Copy out all the entries exactly.

Listing:
## BEGIN

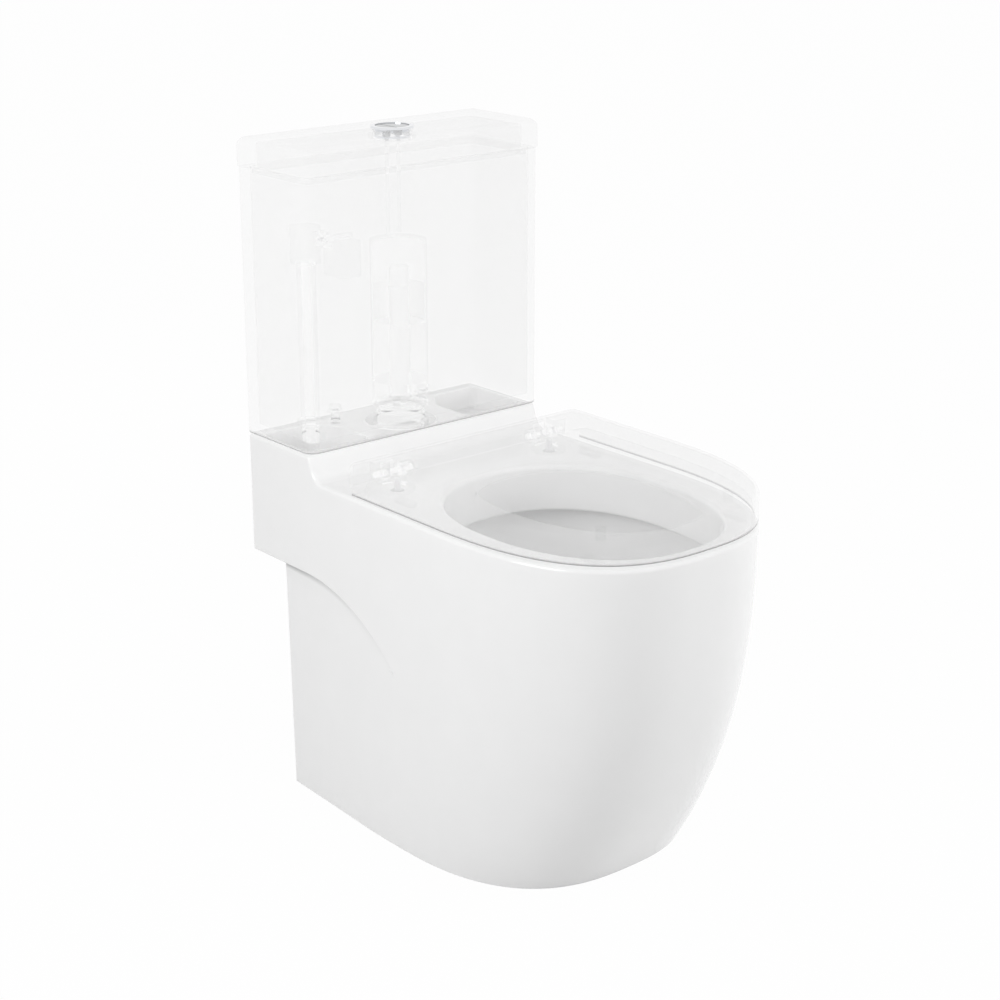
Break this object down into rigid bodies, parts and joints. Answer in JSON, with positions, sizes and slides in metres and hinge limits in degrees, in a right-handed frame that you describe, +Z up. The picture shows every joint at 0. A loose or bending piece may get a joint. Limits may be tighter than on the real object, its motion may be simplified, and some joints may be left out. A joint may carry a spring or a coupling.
{
  "type": "comfort height toilet",
  "caption": "Close-coupled comfort height toilet: skirted back-to-wall pan, slim cistern with lift-off lid, dual flush button, hinged seat ring and wrap-over cover.",
  "frame": {"origin": "on the floor at the middle of the object's box, so the wall plane is at half the projection in +Y", "axes": "+Z up, +Y towards the wall behind the toilet, +X to the right of someone facing it"},
  "size_m": [0.375, 0.626, 0.8411],
  "materials": {
    "pan_glaze": "white glazed vitreous china",
    "cistern_glaze": "white glazed vitreous china",
    "seat_plastic": "white moulded seat, gloss",
    "valve_plastic": "pale moulded valve plastic",
    "float_plastic": "pale grey moulded plastic",
    "hinge_plastic": "white moulded plastic",
    "button_chrome": "polished",
    "fixing_steel": "satin stainless steel",
    "seal_rubber": "dark moulded rubber",
    "buffer_rubber": "pale soft buffers"
  },
  "bodies": {
    "pan_and_cistern": {"pan_platform": "pan_glaze", "pan_pockets": "pan_glaze", "pan_block": "pan_glaze", "pan_duct": "pan_glaze", "pan_deck": "pan_glaze", "pan_rim": "pan_glaze", "pan_rim_wall": "pan_glaze", "pan_skirt_right": "pan_glaze", "pan_skirt_left": "pan_glaze", "pan_nose": "pan_glaze", "pan_lugs": "pan_glaze", "pan_bowl": "pan_glaze", "pan_sump": "pan_glaze", "pan_trapway": "pan_glaze", "pan_outlet": "pan_glaze", "pan_spigot": "pan_glaze", "coupling_gasket": "seal_rubber", "cistern_cushions": "seal_rubber", "cistern_tank": "cistern_glaze", "cistern_bolts": "fixing_steel", "bolt_cone_washers": "seal_rubber", "bolt_washers": "seal_rubber", "wing_nuts": "hinge_plastic", "flush_valve_base": "valve_plastic", "flush_valve_washer": "seal_rubber", "flush_valve_nut": "valve_plastic", "flush_valve_cage": "valve_plastic", "fill_valve_riser": "valve_plastic", "fill_valve_washer": "seal_rubber", "fill_valve_nut": "hinge_plastic", "fill_valve_head": "valve_plastic", "float_pin": "fixing_steel", "hinge_posts": "button_chrome", "hinge_pins": "fixing_steel", "hinge_studs": "fixing_steel", "hinge_bushes": "seal_rubber", "hinge_washers": "hinge_plastic", "hinge_nuts": "hinge_plastic"},
    "seat": {"seat_ring": "seat_plastic", "seat_buffers": "buffer_rubber", "hinge_dampers": "hinge_plastic"},
    "cover": {"seat_cover": "seat_plastic", "cover_buffers": "buffer_rubber"},
    "lid": {"cistern_lid": "cistern_glaze", "button_bezel": "button_chrome", "bezel_nut": "hinge_plastic"},
    "full_button": {"button_full": "button_chrome", "full_rod": "valve_plastic", "full_spring": "fixing_steel"},
    "half_button": {"button_half": "button_chrome", "half_rod": "valve_plastic", "half_spring": "fixing_steel"},
    "valve": {"valve_core": "valve_plastic", "valve_seal": "seal_rubber"},
    "half_valve": {"half_flush_float": "float_plastic"},
    "fill_float": {"float_arm": "valve_plastic", "float_cup": "float_plastic"}
  },
  "joints": [
    {"name": "seat_hinge", "type": "hinge", "parent": "pan_and_cistern", "child": "seat", "pos_m": [0, 0.096, 0.456], "axis": [1, 0, 0], "range_deg": [-95, 0]},
    {"name": "cover_hinge", "type": "hinge", "parent": "seat", "child": "cover", "pos_m": [0, 0.096, 0.456], "axis": [-1, 0, 0], "range_deg": [0, 96]},
    {"name": "lid_lift", "type": "slide", "parent": "pan_and_cistern", "child": "lid", "axis": [0, 0, 1], "range_m": [0, 0.12]},
    {"name": "full_press", "type": "slide", "parent": "lid", "child": "full_button", "axis": [0, 0, -1], "range_m": [0, 0.005], "stiffness_N_per_m": 400, "springref_m": -0.004, "deforming": ["full_spring"]},
    {"name": "half_press", "type": "slide", "parent": "lid", "child": "half_button", "axis": [0, 0, -1], "range_m": [0, 0.005], "stiffness_N_per_m": 400, "springref_m": -0.004, "deforming": ["half_spring"]},
    {"name": "core_lift", "type": "slide", "parent": "pan_and_cistern", "child": "valve", "axis": [0, 0, 1], "range_m": [0, 0.02]},
    {"name": "half_lift", "type": "slide", "parent": "pan_and_cistern", "child": "half_valve", "axis": [0, 0, 1], "range_m": [0, 0.02]},
    {"name": "float_swing", "type": "hinge", "parent": "pan_and_cistern", "child": "fill_float", "pos_m": [-0.104, 0.253, 0.711], "axis": [0, -1, 0], "range_deg": [0, 15]}
  ],
  "couplings": [
    {"joint": "core_lift", "follows": "full_press", "ratio": 4},
    {"joint": "half_lift", "follows": "half_press", "ratio": 4}
  ]
}
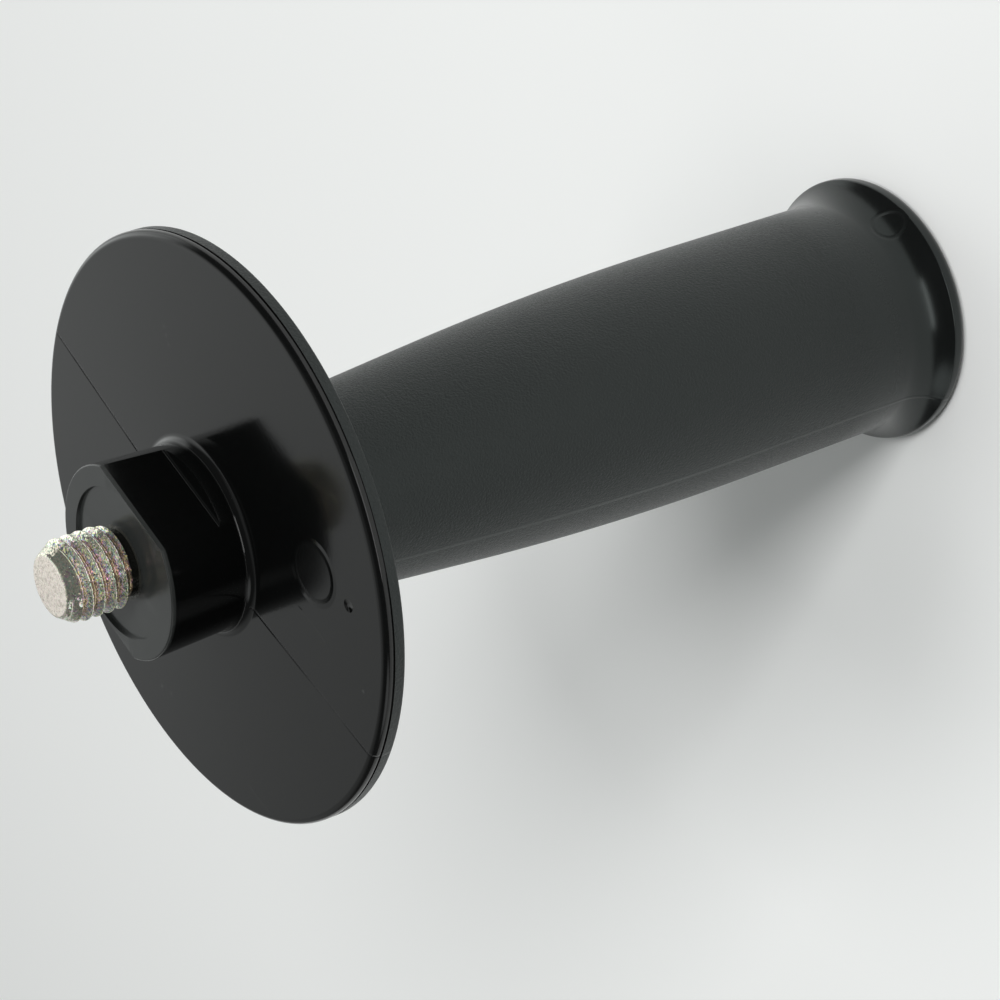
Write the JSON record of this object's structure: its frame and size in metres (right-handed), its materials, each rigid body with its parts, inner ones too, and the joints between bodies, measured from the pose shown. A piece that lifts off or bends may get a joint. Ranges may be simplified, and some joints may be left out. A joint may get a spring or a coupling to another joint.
{
  "type": "power tool side handle",
  "caption": "Auxiliary side handle for a hand-held power tool: barrelled plastic grip with a flared end, a round hand guard, a boss with spanner flats and a threaded steel stud.",
  "frame": {"origin": "centre of the open end of the grip, on the flat that the handle stands on", "axes": "+Z along the grip and the stud, out of the stud's point; the spanner flats face -Y and +Y, and the mould's parting plane is Y = 0"},
  "size_m": [0.072, 0.072, 0.1273],
  "materials": {
    "black_plastic": "fine spark-eroded grain on the grip, glossy on the guard disc and the boss",
    "plated_steel": "bright zinc plating with a faint rainbow passivation"
  },
  "bodies": {
    "root": {"handle_moulding": "black_plastic", "threaded_stud": "plated_steel"}
  },
  "joints": []
}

## END

Exercise solution:
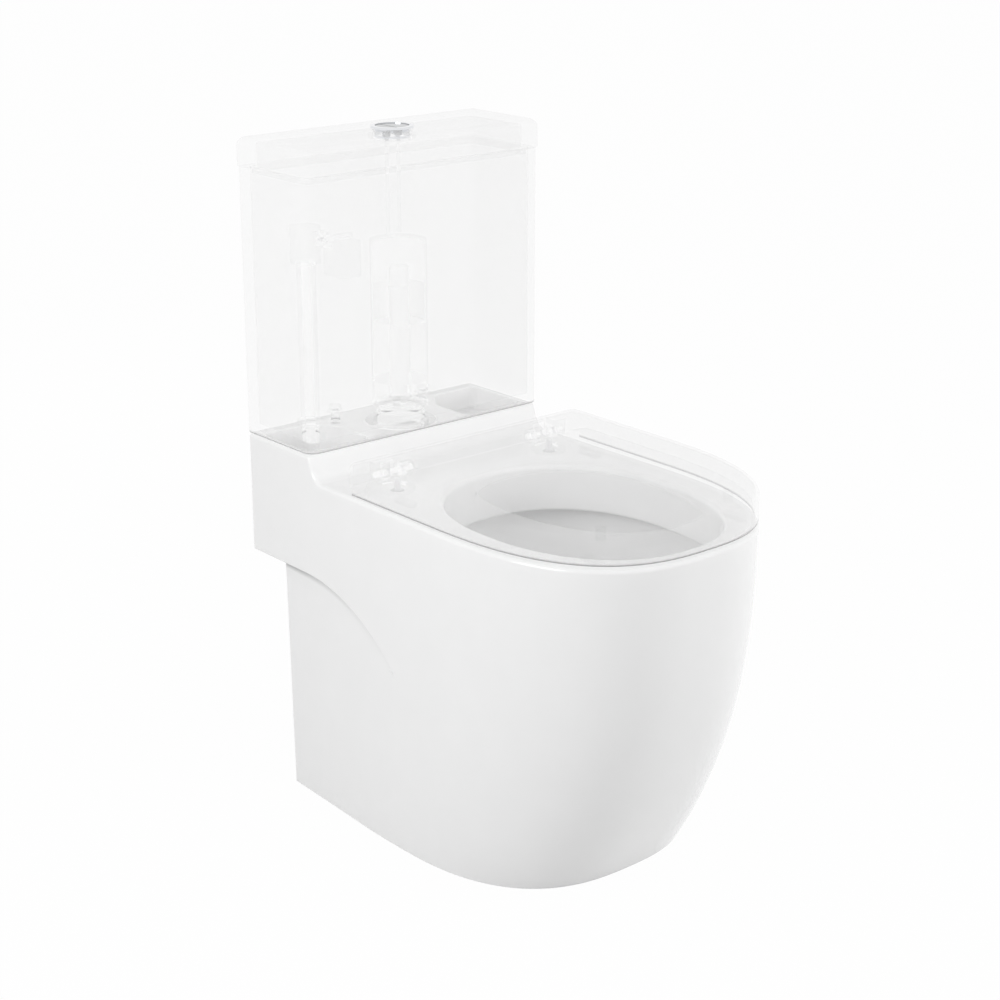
Break this object down into rigid bodies, parts and joints. Answer in JSON, with positions, sizes and slides in metres and hinge limits in degrees, in a right-handed frame that you describe, +Z up. The picture shows every joint at 0. A loose or bending piece may get a joint. Limits may be tighter than on the real object, its motion may be simplified, and some joints may be left out. A joint may carry a spring or a coupling.
{
  "type": "comfort height toilet",
  "caption": "Close-coupled comfort height toilet: skirted back-to-wall pan, slim cistern with lift-off lid, dual flush button, hinged seat ring and wrap-over cover.",
  "frame": {"origin": "on the floor at the middle of the object's box, so the wall plane is at half the projection in +Y", "axes": "+Z up, +Y towards the wall behind the toilet, +X to the right of someone facing it"},
  "size_m": [0.375, 0.626, 0.8411],
  "materials": {
    "pan_glaze": "white glazed vitreous china",
    "cistern_glaze": "white glazed vitreous china",
    "seat_plastic": "white moulded seat, gloss",
    "valve_plastic": "pale moulded valve plastic",
    "float_plastic": "pale grey moulded plastic",
    "hinge_plastic": "white moulded plastic",
    "button_chrome": "polished",
    "fixing_steel": "satin stainless steel",
    "seal_rubber": "dark moulded rubber",
    "buffer_rubber": "pale soft buffers"
  },
  "bodies": {
    "pan_and_cistern": {"pan_platform": "pan_glaze", "pan_pockets": "pan_glaze", "pan_block": "pan_glaze", "pan_duct": "pan_glaze", "pan_deck": "pan_glaze", "pan_rim": "pan_glaze", "pan_rim_wall": "pan_glaze", "pan_skirt_right": "pan_glaze", "pan_skirt_left": "pan_glaze", "pan_nose": "pan_glaze", "pan_lugs": "pan_glaze", "pan_bowl": "pan_glaze", "pan_sump": "pan_glaze", "pan_trapway": "pan_glaze", "pan_outlet": "pan_glaze", "pan_spigot": "pan_glaze", "coupling_gasket": "seal_rubber", "cistern_cushions": "seal_rubber", "cistern_tank": "cistern_glaze", "cistern_bolts": "fixing_steel", "bolt_cone_washers": "seal_rubber", "bolt_washers": "seal_rubber", "wing_nuts": "hinge_plastic", "flush_valve_base": "valve_plastic", "flush_valve_washer": "seal_rubber", "flush_valve_nut": "valve_plastic", "flush_valve_cage": "valve_plastic", "fill_valve_riser": "valve_plastic", "fill_valve_washer": "seal_rubber", "fill_valve_nut": "hinge_plastic", "fill_valve_head": "valve_plastic", "float_pin": "fixing_steel", "hinge_posts": "button_chrome", "hinge_pins": "fixing_steel", "hinge_studs": "fixing_steel", "hinge_bushes": "seal_rubber", "hinge_washers": "hinge_plastic", "hinge_nuts": "hinge_plastic"},
    "seat": {"seat_ring": "seat_plastic", "seat_buffers": "buffer_rubber", "hinge_dampers": "hinge_plastic"},
    "cover": {"seat_cover": "seat_plastic", "cover_buffers": "buffer_rubber"},
    "lid": {"cistern_lid": "cistern_glaze", "button_bezel": "button_chrome", "bezel_nut": "hinge_plastic"},
    "full_button": {"button_full": "button_chrome", "full_rod": "valve_plastic", "full_spring": "fixing_steel"},
    "half_button": {"button_half": "button_chrome", "half_rod": "valve_plastic", "half_spring": "fixing_steel"},
    "valve": {"valve_core": "valve_plastic", "valve_seal": "seal_rubber"},
    "half_valve": {"half_flush_float": "float_plastic"},
    "fill_float": {"float_arm": "valve_plastic", "float_cup": "float_plastic"}
  },
  "joints": [
    {"name": "seat_hinge", "type": "hinge", "parent": "pan_and_cistern", "child": "seat", "pos_m": [0, 0.096, 0.456], "axis": [1, 0, 0], "range_deg": [-95, 0]},
    {"name": "cover_hinge", "type": "hinge", "parent": "seat", "child": "cover", "pos_m": [0, 0.096, 0.456], "axis": [-1, 0, 0], "range_deg": [0, 96]},
    {"name": "lid_lift", "type": "slide", "parent": "pan_and_cistern", "child": "lid", "axis": [0, 0, 1], "range_m": [0, 0.12]},
    {"name": "full_press", "type": "slide", "parent": "lid", "child": "full_button", "axis": [0, 0, -1], "range_m": [0, 0.005], "stiffness_N_per_m": 400, "springref_m": -0.004, "deforming": ["full_spring"]},
    {"name": "half_press", "type": "slide", "parent": "lid", "child": "half_button", "axis": [0, 0, -1], "range_m": [0, 0.005], "stiffness_N_per_m": 400, "springref_m": -0.004, "deforming": ["half_spring"]},
    {"name": "core_lift", "type": "slide", "parent": "pan_and_cistern", "child": "valve", "axis": [0, 0, 1], "range_m": [0, 0.02]},
    {"name": "half_lift", "type": "slide", "parent": "pan_and_cistern", "child": "half_valve", "axis": [0, 0, 1], "range_m": [0, 0.02]},
    {"name": "float_swing", "type": "hinge", "parent": "pan_and_cistern", "child": "fill_float", "pos_m": [-0.104, 0.253, 0.711], "axis": [0, -1, 0], "range_deg": [0, 15]}
  ],
  "couplings": [
    {"joint": "core_lift", "follows": "full_press", "ratio": 4},
    {"joint": "half_lift", "follows": "half_press", "ratio": 4}
  ]
}
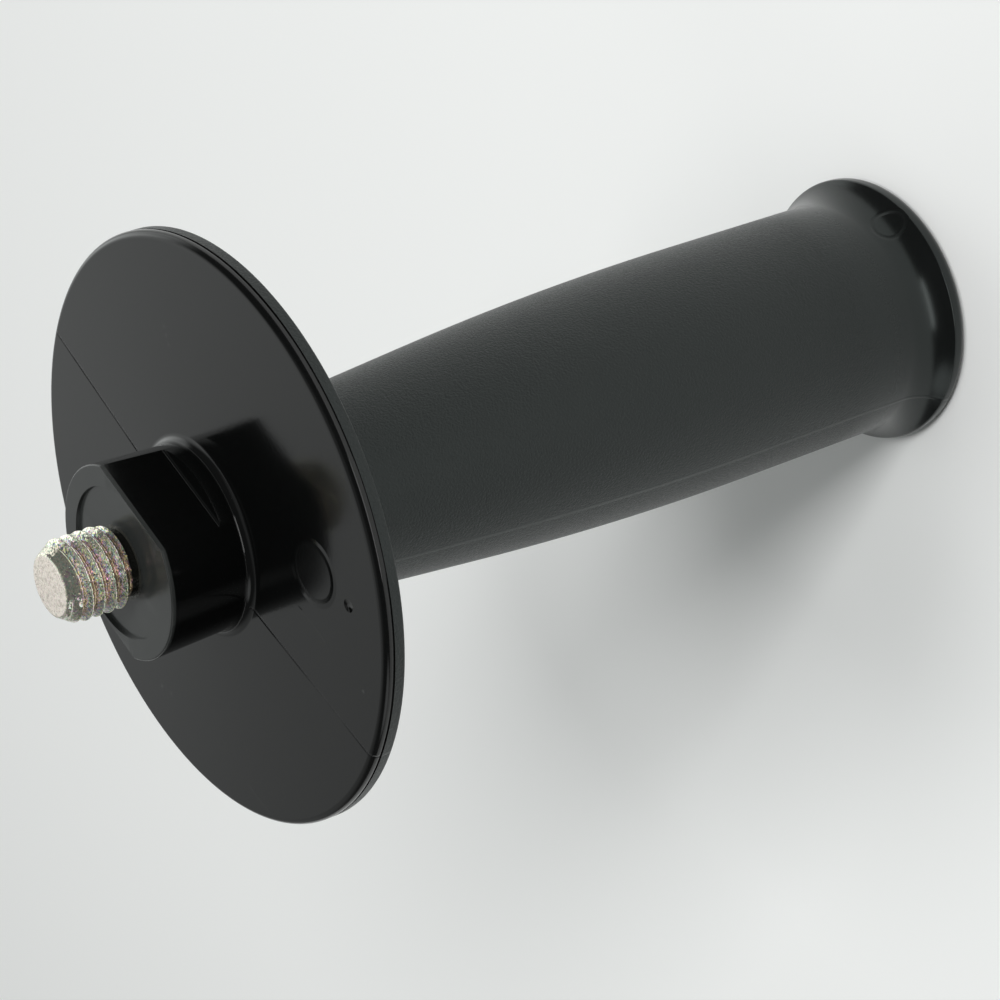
Write the JSON record of this object's structure: its frame and size in metres (right-handed), its materials, each rigid body with its parts, inner ones too, and the joints between bodies, measured from the pose shown. A piece that lifts off or bends may get a joint. Ranges may be simplified, and some joints may be left out. A joint may get a spring or a coupling to another joint.
{
  "type": "power tool side handle",
  "caption": "Auxiliary side handle for a hand-held power tool: barrelled plastic grip with a flared end, a round hand guard, a boss with spanner flats and a threaded steel stud.",
  "frame": {"origin": "centre of the open end of the grip, on the flat that the handle stands on", "axes": "+Z along the grip and the stud, out of the stud's point; the spanner flats face -Y and +Y, and the mould's parting plane is Y = 0"},
  "size_m": [0.072, 0.072, 0.1273],
  "materials": {
    "black_plastic": "fine spark-eroded grain on the grip, glossy on the guard disc and the boss",
    "plated_steel": "bright zinc plating with a faint rainbow passivation"
  },
  "bodies": {
    "root": {"handle_moulding": "black_plastic", "threaded_stud": "plated_steel"}
  },
  "joints": []
}